We arise in the morning, jump in the shower, pop a slice of bread in the toaster, turn on the coffee maker, pick up the newspaper outside our front door, boot up the computer to look at the stock market action and check our e-mail or some version of the above.
Some of us then speed off to work. Everything we need is waiting for us: an elevator to take us to the designated floor with just a push of a button, a desk and chair, overhead lights, a fax and phone, a copy machine so we can duplicate whatever work we turn out that day.
On the way home we might stop at the gym, lift weights, ride the stationary bicycle, sweat in the sauna, cool down in the shower. We drop by the supermarket and pluck our favorite foods off the shelves and out of the freezer.

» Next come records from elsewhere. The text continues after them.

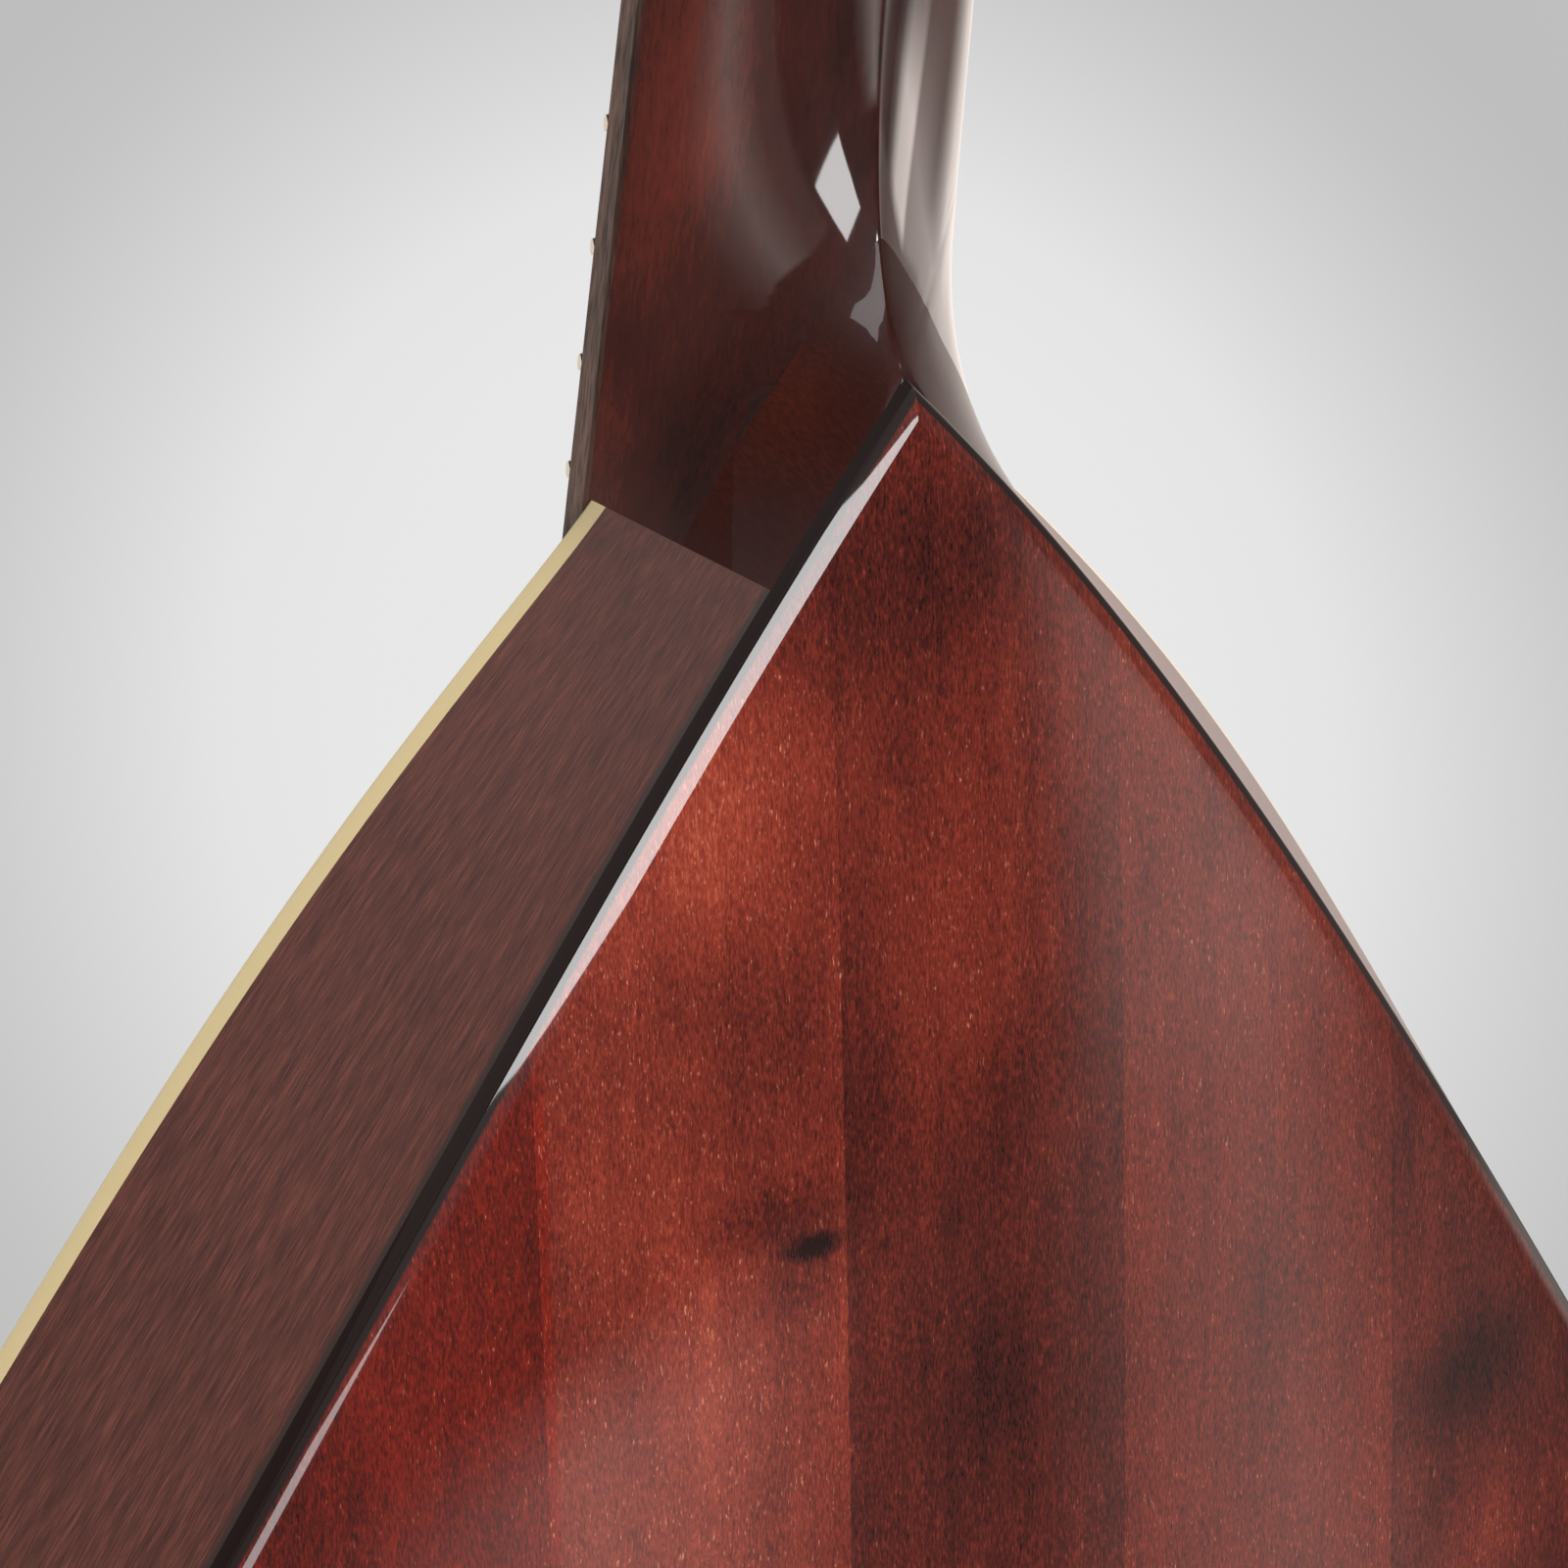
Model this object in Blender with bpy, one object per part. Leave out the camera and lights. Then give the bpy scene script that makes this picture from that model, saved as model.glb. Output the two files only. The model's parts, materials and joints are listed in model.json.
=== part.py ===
# Portuguese mandolin: teardrop body with an arched back, pointed heel, eight strings in four courses.
# Lengths are in millimetres and MM turns them into metres.
# +Z runs up the neck, the soundboard faces -Y and the back faces +Y.
# The origin is the middle of the nut's lower edge, in the plane where the fingerboard is glued.
import math

import bmesh
import bpy
from mathutils import Matrix, Vector

MM = 0.001
GAP = 0.3            # clearance between glued or resting pieces

# Neck and scale
SCALE_LENGTH = 350.0
BODY_FRET = 10       # fret at which the neck meets the body
LAST_FRET = 17
NUT_HALF_WIDTH = 13.5
JOINT_HALF_WIDTH = 17.0
FINGERBOARD_T = 4.2
FRET_WIDTH = 1.8
FRET_HEIGHT = 1.0
NUT_T = 4.2
NUT_CROWN = 1.1      # nut above the fingerboard
SHAFT_DEPTH_NUT = 12.0
SHAFT_DEPTH_HEEL = 12.6
SCOOP_LENGTH = 27.0  # the shaft turns into the heel over this length
HEEL_SHARPNESS = 1.12     # power of the section's curve: 1 is a wedge, 2 an ellipse
SHAFT_SHARPNESS = 1.47
HEEL_SPLIT_DEPTH = 12.5
HEEL_SPLIT_SLOPE = 0.09
SEAM_LEAN = 0.304    # the joint with the ribs climbs this much for each unit of depth

# Headstock
HEAD_ANGLE = 12.0
HEAD_LENGTH = 124.0
HEAD_HALF_WIDTH = 26.0
HEAD_T = 14.0
HEAD_FOOT_FLARE = 0.6     # the head is this much wider than the neck at the nut
HEAD_THROAT = 5.0         # length of the narrow part above the nut
HEAD_SHOULDER = 22.0      # full width is reached this far above the nut
HEAD_WAIST = 1.5          # the sides draw in by this between the shoulder and the corner
HEAD_CORNER = 16.0        # the top's curve starts this far below its end
HEAD_CROWN = 1.0          # rise of the top's middle

# Body outline, seen from the front: straight flanks into a round lower bout
LOWER_RADIUS = 115.0
FLANK_SLOPE = 0.516
FLANK_OFFSET = 28.0
SHOULDER_FADE = 31.0
SHOULDER_POWER = 1.3
RIM_LEAN = 3.6       # the ribs lean in by this much from front to back at the lower bout
BACK_POINT = 24.5    # the back's point stands this far above the joint
BACK_FADE = 38.0
RIM_DEPTH = 40.5
RIM_DEPTH_DROP = 12.0
RIM_DEPTH_FADE = 85.0
BACK_CROWN = 20.5
RIB_T = 2.0
TOP_T = 2.0
BACK_T = 2.5
BINDING_W = 1.8
BINDING_H = 2.0

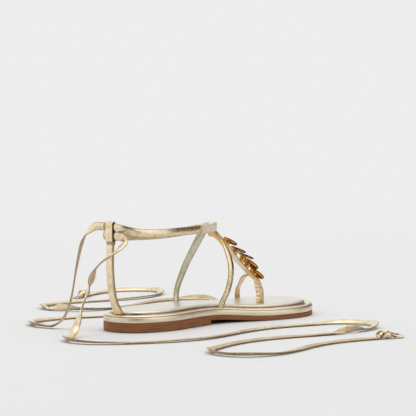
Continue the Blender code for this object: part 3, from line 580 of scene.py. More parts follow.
def ribbon(name, centre, side, out, widths, thick, mats, closed=False, creases=(), crinkle=0.06,
           ripple=0.0, seed=1.0, margin=1.25, dome=0.20, cap=0.5, size=2.4, wrapped=False, warm=(), dark=(), square=0.60,
           worn=()):
    """A folded strap carried along a path, with its skin crinkled.

    creases: (distance along in mm, depth, half length, slant in mm across).
    warm: (from, to, fade) stretches tinted golden orange: a painted warm reflection
    of the gold parts nearby, and at a strap's foot part of its painted shade.
    dark: (from, to, fade) stretches coloured dark: painted shade at a strap's foot
    and where a piece runs into or under the heel loop, a painted dark reflection on
    the ring, and the sleeve's seam fold dark all along.
    darkened: (from, to, fade, amount) stretches coloured dark on one half of the
    width only, a painted dark reflection; a minus amount is the other half."""
    centre, side, out = (np.asarray(x, float) for x in (centre, side, out))
    n = len(centre)
    run = np.concatenate([[0.0], np.cumsum(np.linalg.norm(np.diff(centre, axis=0), axis=1))])
    widths = np.broadcast_to(np.asarray(widths, float), (n,)).copy()
    thick = np.broadcast_to(np.asarray(thick, float), (n,)).copy()
    if not closed and cap > 0:
        near = np.minimum(run, run[-1] - run)
        shrink = np.sqrt(np.clip(1 - (1 - np.clip(near / cap, 0, 1)) ** 2, 0, 1))
        thick = thick * (0.30 + 0.70 * shrink)
        widths = widths - 0.9 * (1 - shrink)
    m = len(SECTION)
    points = np.zeros((n, m, 3))
    edge, across = np.zeros((n, m)), np.zeros((n, m))

    def stretch(table):
        amount = np.zeros(n)
        for low, high, fade in table:
            amount = np.maximum(amount, smoothstep(run, low - fade, low) * (1 - smoothstep(run, high, high + fade)))
        return np.repeat(amount[:, None], m, axis=1)

    for i in range(n):
        sec = section_points(widths[i], thick[i], margin, dome, wrapped, square)
        points[i] = centre[i] + sec[:, :1] * side[i] + sec[:, 1:] * out[i]
        edge[i] = smoothstep(np.abs(sec[:, 0]), widths[i] / 2 - 0.95, widths[i] / 2 - 0.10)
        across[i] = sec[:, 0] + np.where(sec[:, 1] > 0, 0.0, 20.0)
        for where, depth, half, slant in creases:
            d = run[i] - where - slant * (sec[:, 0] / (widths[i] / 2))
            g = np.exp(-(d / half) ** 2)
            ridge = 0.45 * np.exp(-((np.abs(d) - 1.9 * half) / (0.8 * half)) ** 2)
            front = (sec[:, 1] > 0).astype(float)
            points[i] += out[i] * ((ridge - g) * depth * front)[:, None]
    share = np.array([section_points(w, t, margin, dome, wrapped, square)[:, 0] / (w / 2)
                      for w, t in zip(widths, thick)]) if worn else None
    # One half of the width coloured dark over a stretch: a painted dark reflection.
    for low, high, fade, amount in worn:
        half = smoothstep(share * math.copysign(1.0, amount), -0.35, 0.20)
        edge = np.maximum(edge, abs(amount) * half * stretch([(low, high, fade)]))
    # Dark stretches: painted shade at strap feet and in and under the heel loop, a painted dark reflection on the ring.
    edge = np.maximum(edge, 0.9 * stretch(dark))
    flat = points.reshape(-1, 3)
    if crinkle:
        a = wobble(flat, size, seed, 2)
        b = 1 - np.abs(wobble(flat, size * 2.1, seed + 4.0, 1)) * 2.2
        push = (a * 0.65 + b * 0.35) * crinkle
        skin = np.tile([1.0 if wrapped or not k else 0.2 for k in KINDS], n)
        away = unit(flat - np.repeat(centre, m, axis=0))
        flat = flat + away * (push * skin)[:, None]
    if ripple:
        slow = wobble(centre, 14.0, seed + 9.0, 1) * ripple
        flat = flat + np.repeat(side * slow[:, None], m, axis=0)
    flat[:, 2] = np.maximum(flat[:, 2], 0.06)
    faces = rings_to_faces(n, m, closed)
    count = n if closed else n - 1
    kinds = (ALL_ROUND if wrapped else KINDS) * count + ([] if closed else [0, 0])
    return build(name, at(flat), faces, mats, kinds, 50.0, {
        "edge": edge.ravel(), "warm": stretch(warm).ravel(), "across": across.ravel() * MM,
        "along": np.repeat(run, m) * MM})


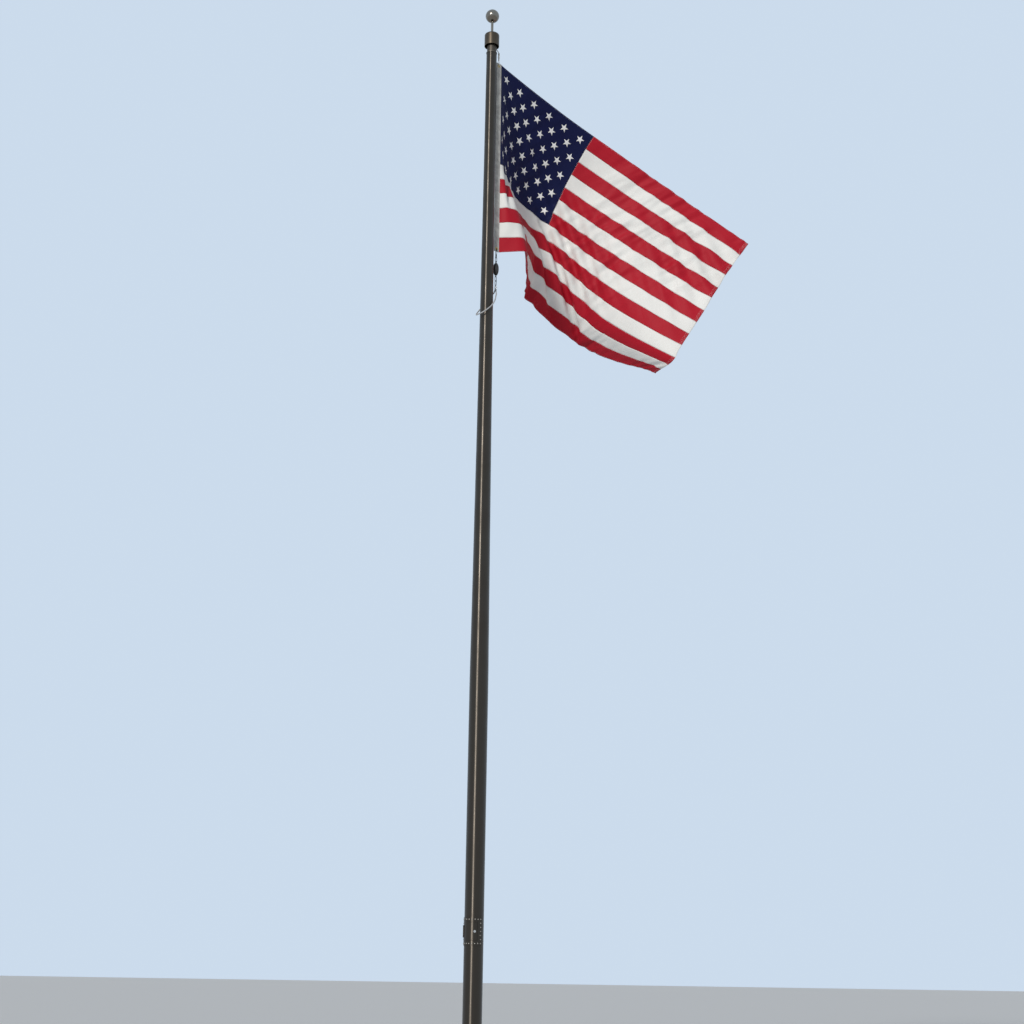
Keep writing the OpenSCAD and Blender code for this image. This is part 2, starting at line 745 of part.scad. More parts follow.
// Both grommets' places, with Z through the header
module at_grommets() {
    for (q = [[grommet_top_x, 0, grommet_top_z], [grommet_low_x, 0, grommet_low_z]])
        translate(q) rotate([90, 0, 0]) children();
}

module grommets() {
    flange_t = 1.4;
    color("#b08d3e")
        at_truck() at_grommets()
            difference() {
                union() {
                    cylinder(r = grommet_bore + 1, h = header_t + flange_t, center = true, $fn = 32);
                    for (s = [-1, 1]) translate([0, 0, s * (header_t / 2 + fit + flange_t / 2)])
                        cylinder(d = grommet_d, h = flange_t, center = true, $fn = 32);
                }
                cylinder(r = grommet_bore, h = 2 * header_t, center = true, $fn = 32);
            }
}

module flag_canton() {
    color("#1c2250")
        cloth_piece(
            last_moved(first_moved(canton_us, seam_u / 2), -seam_u / 2),
            hoist_vs(0, canton_stripes, 2 * canton_stripes), cloth_t);
}

module red_stripes() {
    color("#a01828") for (i = [0:2:stripes - 1]) stripe(i);
}

module white_stripes() {
    color("white") for (i = [1:2:stripes - 1]) stripe(i);
}

shaft_lower();
shaft_door_section();
shaft_upper();
ground_collar();
door_frame();
hinge_pin();
cleat_bracket();
cleat_plate();
cleat_cams();
halyard_inside();
top_sleeve();
retaining_ring();
door_leaf();
door_lock();
truck_body();
sheave();
sheave_pin();
truck_hood();
finial_spindle();
finial_ball();
halyard_drop();
snap_top();
flag_header();
grommets();
flag_canton();
red_stripes();
white_stripes();
snap_bottom();
counterweight();
weight_links();
sling_ferrule();
retainer_sling();
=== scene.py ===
# %% [markdown]
# # A flagpole with its flag flying
#
# This lesson dresses a flagpole. The metal pieces arrive from the CAD frame with their real
# shape, so they only need good materials, rivets and a few soft lines. The flag is the hard part.
# It is sewn from strips of nylon, it hangs from two snaps, and the wind carries it away from us.
# We build it the way a flag maker does: cut the sheet flat, draw everything that is sewn on it
# flat, and only then let it fly. In Blender that means a cloth simulation for the sheet, and
# Geometry Nodes that lay every flat pattern piece, star or stitch, on the flying sheet.

# %% Load the frame
import math

import bpy
import numpy as np
from mathutils import Matrix, Vector, noise


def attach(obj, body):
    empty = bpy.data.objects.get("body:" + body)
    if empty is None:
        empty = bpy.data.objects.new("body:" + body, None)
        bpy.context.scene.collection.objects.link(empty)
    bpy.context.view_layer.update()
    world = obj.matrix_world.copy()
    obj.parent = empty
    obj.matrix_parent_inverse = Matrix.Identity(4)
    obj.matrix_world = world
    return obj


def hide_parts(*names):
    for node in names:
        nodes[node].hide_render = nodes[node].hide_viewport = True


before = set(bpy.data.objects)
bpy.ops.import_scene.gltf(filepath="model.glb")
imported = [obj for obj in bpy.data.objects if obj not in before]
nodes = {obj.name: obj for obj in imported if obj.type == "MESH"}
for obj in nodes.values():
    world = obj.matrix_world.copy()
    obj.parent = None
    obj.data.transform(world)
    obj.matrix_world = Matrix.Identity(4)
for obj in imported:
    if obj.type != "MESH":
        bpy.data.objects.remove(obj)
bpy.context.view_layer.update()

# %% [markdown]
# ## The camera
#
# A photograph of a tall pole from near the ground is mostly about perspective. Four numbers
# decide it: how far away the camera stands, how far aside, how high, and how far it is tilted
# up. The long straight shaft gives the fifth, a small roll, because it leans in the picture
# although it is plumb. The lens length follows from the focal length in pixels.

# %% Camera
PICTURE_PX = 1024
FOCAL_PX = 1640
SENSOR_WIDTH = 36
CAMERA_DISTANCE = 10.96
CAMERA_HEIGHT = 1.10
CAMERA_ASIDE = 0.205
TILT_UP = math.radians(15.15)
ROLL = math.radians(0.88)
SEES_UP_TO = 200


def in_scene(name, data):
    """An object for the data, at the origin and linked to the scene."""
    thing = bpy.data.objects.new(name, data)
    bpy.context.scene.collection.objects.link(thing)
    return thing


camera_data = bpy.data.cameras.new("camera")
camera = in_scene("camera", camera_data)
camera_data.sensor_width = SENSOR_WIDTH
camera_data.lens = FOCAL_PX / PICTURE_PX * SENSOR_WIDTH
camera_data.clip_end = SEES_UP_TO
camera.location = (CAMERA_ASIDE, -CAMERA_DISTANCE, CAMERA_HEIGHT)
aim = Matrix.Rotation(math.pi / 2 + TILT_UP, 4, "X") @ Matrix.Rotation(ROLL, 4, "Z")
camera.rotation_euler = aim.to_euler()
bpy.context.scene.camera = camera
print("lens", round(camera_data.lens, 1), "mm")

# %% [markdown]
# ## Small helpers for node trees
#
# The world, every material and every Geometry Nodes tree are made from the same few moves: add a
# node, set its values, link two sockets. Short helpers for these keep the recipes readable. In
# all of them an input can be a plain value or another node's socket.


# %% Node helpers
def add(tree, kind, values=None, **properties):
    """A new node with its properties set. Each input, by name or number, gets a value or a link."""
    node = tree.nodes.new(kind)
    for label, value in properties.items():
        setattr(node, label, value)
    for key, value in (values or {}).items():
        if isinstance(value, bpy.types.NodeSocket):
            tree.links.new(value, node.inputs[key])
        else:
            node.inputs[key].default_value = value
    return node


def feed(tree, node, **sockets):
    """Links sockets to a node's inputs, by name."""
    for label, socket in sockets.items():
        tree.links.new(socket, node.inputs[label.replace("_", " ")])


def math_node(tree, operation, *values):
    """A Math node fed by sockets or plain numbers. Returns its output socket."""
    return add(tree, "ShaderNodeMath", dict(enumerate(values)), operation=operation).outputs[0]


def vector_node(tree, operation, *values, **named):
    """A Vector Math node, fed the same way. Returns its vector socket."""
    inputs = {**dict(enumerate(values)), **named}
    return add(tree, "ShaderNodeVectorMath", inputs, operation=operation).outputs["Vector"]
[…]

We dash home, grab a pot and pan or pop a prepared dinner into the microwave, then flip on the TV to watch the news or a sitcom. Or maybe we listen to a classical CD and plop down by the fireplace with a satisfying book. Then we’re off to bed. It feels good to settle down on a comfortable mattress with a fluffy quilt to warm us. Just think! An entire day filled with comforts and conveniences that most of us probably take for granted.
But sometimes the very items that make our lives easier can also be our undoing. Instead of inspiring gratitude within us, they stir up irritation. They require assembly and maintenance, training and practice, and eventually repair and replacement.
On the other hand, maybe we become so dependent on these gifts of technology that we lose sight of the Giver. And still others dismiss their value, preferring instead to live “above” the things of the world like my husband’s friend Frank.
But if God is first in our lives—He is first—period. We’ll receive His gifts of technology and use them gratefully. Whether at a keyboard or an ironing board, lifting weights or tilling the soil, we can remain aware of the One who gave us every good thing.
Thank you, Lord, for your loving provision even in the midst of life’s storms.